World Cup semifinals pause for moment of silence honoring 2016 Nice attack victims
France vs. Spain match in Dallas marks ten years since the Bastille Day truck attack that killed 86 people on the Promenade des Anglais.
Sports and remembrance collided on July 14, 2026, when the FIFA World Cup semifinal between France and Spain stopped before kickoff for a minute of silence honoring the victims of the Nice truck attack, exactly a decade after one of the deadliest days in modern French history.
The pause was no accident of scheduling. French President Emmanuel Macron announced the tribute on July 13, 2026, one day before the match, framing the commemorative moment as a deliberate intersection of national grief and global spectacle.

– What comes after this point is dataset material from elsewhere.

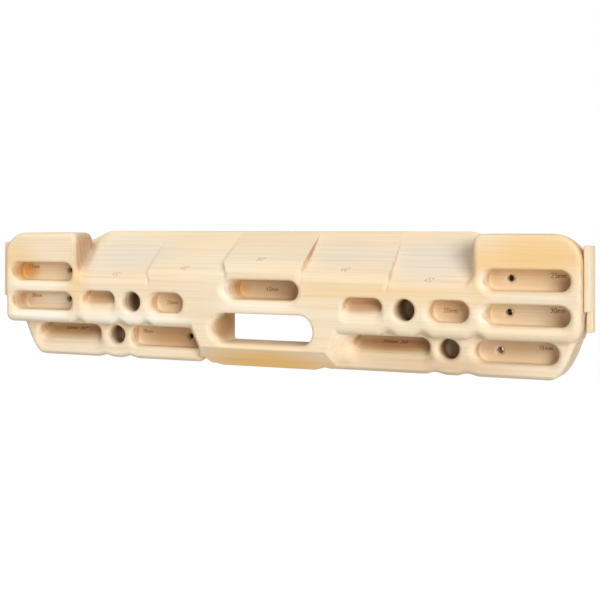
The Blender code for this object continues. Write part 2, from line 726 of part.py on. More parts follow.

What happened ten years ago, and why it still matters
On July 14, 2016, Bastille Day, a truck driver deliberately drove into a crowd celebrating the national holiday along the Promenade des Anglais in Nice, France.
The attack killed 86 people and left more than 400 others injured, making it one of the deadliest terrorist incidents on European soil in the twenty-first century.
FIFA’s role, and the politics of global sport
FIFA President Gianni Infantino publicly agreed to the request, a decision Macron acknowledged with gratitude.
The match itself was held in Dallas, Texas, which adds another layer of texture. France and Spain played a World Cup semifinal on American soil, on the anniversary of a French national tragedy, with the eyes of the sporting world watching.